I got several phone calls and emails from Autism Alliance, all saying they were working on finding me a follow up counselor with autism experience who would work with me. I was gratified and felt assured the issues would be resolved and I would get a good psychologist. I was assigned my own personal “navigator” to help me find my way through the system.
They turned out to be a predatory insurance sales group who were looking for any psychologist or therapist who would take me on for a percentage of the referral fees.
It ended up that they tried to hook me up with one counselor in my area who would think of this idea as acceptable, a woman who only recently had renewed a lapsed “counselors” license which was either expired or suspended after a couple of years of practice as an infant therapist/art therapist, and who had a sociology degree.( the internet is amazing, all the things you can find if you dig around for a while!)
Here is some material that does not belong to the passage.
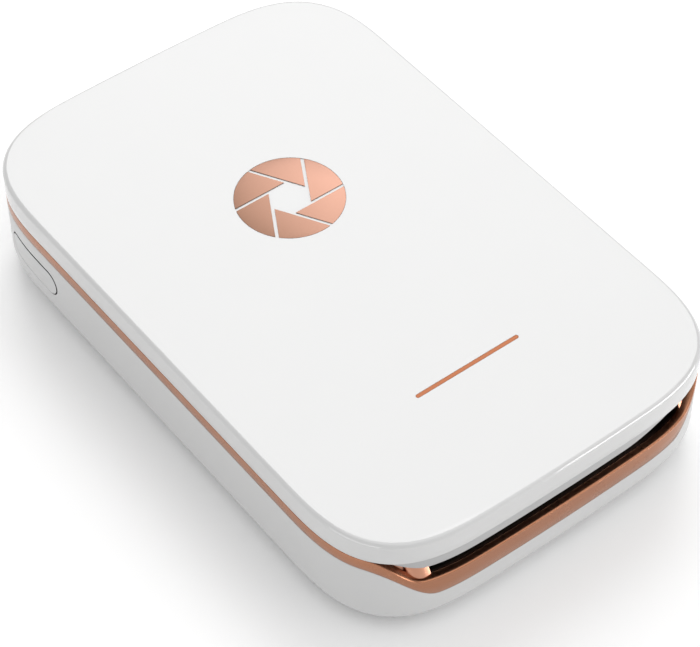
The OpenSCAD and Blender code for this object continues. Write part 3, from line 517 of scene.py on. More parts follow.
    def rounded(self, radius: float, steps: int, inset: float, low: float) -> list[Ring]:
        """Rings of a quarter round from a flat face below out to the wall.

        Args:
            radius: Radius of the rounding.
            steps: Steps of the rounding.
            inset: Distance of the wall inside the outer face.
            low: Level of the flat face.

        Returns:
            The rings.
        """
        turns = (math.pi / 2 * (1 - i / steps) for i in range(steps + 1))
        return [self.ring(inset + radius * (1 - math.cos(turn)), low + radius * (1 - math.sin(turn)))
                for turn in turns]


# Finishes


class NodeBuilder:
    """Short calls for building a node tree."""

    def __init__(self, tree: Tree) -> None:
        """Keep the tree to build in."""
        self.tree = tree

    def put(self, node: Node, name: str | int, value: object) -> None:
        """Set one input to a value or a plain colour, or link it to an output socket.

        Args:
            node: The node.
            name: Name or number of the input.
            value: The value, colour or socket.
        """
        socket = node.inputs[name]
        if isinstance(value, Socket):
            self.tree.links.new(value, socket)
        else:
            socket.default_value = (*value, 1.0) if socket.type == "RGBA" else value

    def fill(self, node: Node, inputs: Inputs) -> Node:
        """Set several inputs of a node.

        Args:
            node: The node.
            inputs: Values or output sockets by name, with spaces written as underscores.

        Returns:
            The same node.
        """
        for key, value in inputs.items():
            self.put(node, key.replace("_", " "), value)
        return node

    def add(self, kind: str, **inputs: object) -> Node:
        """Add a node and set its inputs by name."""
        return self.fill(self.tree.nodes.new(kind), inputs)

    def group(self, tree: Tree, **inputs: object) -> Node:
        """Place a node group and set its inputs.

        Args:
            tree: The group's tree.
            inputs: Values or output sockets by name.

        Returns:
            The new node.
        """
        node = self.tree.nodes.new("ShaderNodeGroup")
        node.node_tree = tree
        return self.fill(node, inputs)

    def math(self, operation: str, a: object, b: object, kind: str = "Math") -> Socket:
        """Add a maths node.

        Args:
            operation: The node's operation.
            a: First value.
            b: Second value.
            kind: Math for numbers, VectorMath for vectors.

        Returns:
            The result.
        """
        node = self.tree.nodes.new(f"ShaderNode{kind}")
        node.operation = operation
        self.put(node, 0, a)
        self.put(node, 1, b)
        return node.outputs[0]

    def mix(self, factor: object, a: object, b: object) -> Socket:
        """Mix two colours.

        Args:
            factor: Share of the second colour.
            a: First colour.
            b: Second colour.

        Returns:
            The mixed colour.
        """
        node = self.tree.nodes.new("ShaderNodeMix")
        node.data_type = "RGBA"
        for index, value in ((0, factor), (6, a), (7, b)):
            self.put(node, index, value)
        return node.outputs[2]

    def ranged(self, value: object, low: float, high: float, to_low: float = 0.0,
               to_high: float = 1.0) -> Socket:
        """Map a value from one range to another, clamped.

        Args:
            value: The value.
            low: Start of its range.
            high: End of its range.
            to_low: Start of the new range.
            to_high: End of the new range.

        Returns:
            The mapped value.
        """
        node = self.tree.nodes.new("ShaderNodeMapRange")
        for index, item in enumerate((value, low, high, to_low, to_high)):
            self.put(node, index, item)
        return node.outputs[0]

    def noise(self, vector: Socket, scale: object, detail: float, **more: float) -> Socket:
        """Add a noise texture and return its value."""
        node = self.add("ShaderNodeTexNoise", Vector=vector, Scale=scale, Detail=detail, **more)
        return node.outputs["Fac"]

    def bump(self, height: Socket, depth: object, strength: float = 1.0) -> Socket:
        """Turn a height into a normal."""
        node = self.add("ShaderNodeBump", Strength=strength, Distance=depth, Height=height)
        return node.outputs["Normal"]

    def spread(self, value: Socket, amount: object) -> Socket:
        """Centre a texture's value on zero and scale it."""
        return self.math("MULTIPLY", self.math("SUBTRACT", value, 0.5), amount)

    def drift(self, place: Socket, colour: object, amount: float, roughness: float, change: float,
              scale: float) -> Inputs:
        """Colour and roughness with the shared drift over them.

        Args:
            place: Object coordinates.
            colour: The finish's colour.
            amount: Share by which the tone drifts.
            roughness: The finish's roughness.
            change: Amount by which the roughness drifts.
            scale: Scale of the drift.

        Returns:
            The shader's inputs.
        """
        node = self.group(tone_drift(), Vector=place, Colour=colour, Amount=amount, Roughness=roughness,
                          Gloss_change=change, Scale=scale)
        return {"Base_Color": node.outputs["Colour"], "Roughness": node.outputs["Roughness"]}

    def grain(self, place: Socket, scale: float, depth: float) -> Socket:
        """The shared mould grain's normal."""
        return self.group(mould_grain(), Vector=place, Scale=scale, Depth=depth).outputs["Normal"]

    def coating(self, place: Socket, colour: object, roughness: float) -> Inputs:
        """The shader's inputs for a thin, fine-grained metallic coating."""
        return {**self.drift(place, colour, 0.04, roughness, 0.05, 90.0),
                "Normal": self.grain(place, COATING_GRAIN, COATING_DEPTH)}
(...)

Insurance was not able to cover visits to this woman at all, but the navigator pressed hard in phone calls over several days. I would have to pay cash but I could get a discount! At this point I realized they were not looking out for my interests at all, but were “insurance navigators” who were in the business solely for profit as getting a cash percentage fee for referrals of any patients. There seemed to be no concern at all about fitting my needs or conditions, but they pushed me, “reminding” me that the diagnosis which the other doctor had given me recommended how much I needed therapy and that I should go!!!! ( it seems as if they had forgotten that his diagnosis was in dispute!) At this point I was alarmed as well as angry!

No thank you.


Please educate yourself about “insurance navigators”, who are definitely “for profit” groups which perhaps may do good for some folks but who were a complete disaster for me. In this case it appears their agenda on the website was quite hidden… and the thing that helped me is because I did not immediately assume they knew what was best for me. I knew the thing they were pushing me to do was not what was right for me, and I questioned why they were doing it. A little belated research and I had the answer.


I told them I no longer needed their services, that I had been able to find what I needed and thanked them.


After a couple more emails and another phone call, with my firmly repeating that I no longer needed their services, they subsided.


I count this a lucky escape, and warn others needing medical help of any sort to be alert when you hear that word “Navigator”. When I once again gather my emotional resources and quell the anxiety this brings to me to re-live it all, I will continue with the ‘next chapter’ in my search for diagnosis.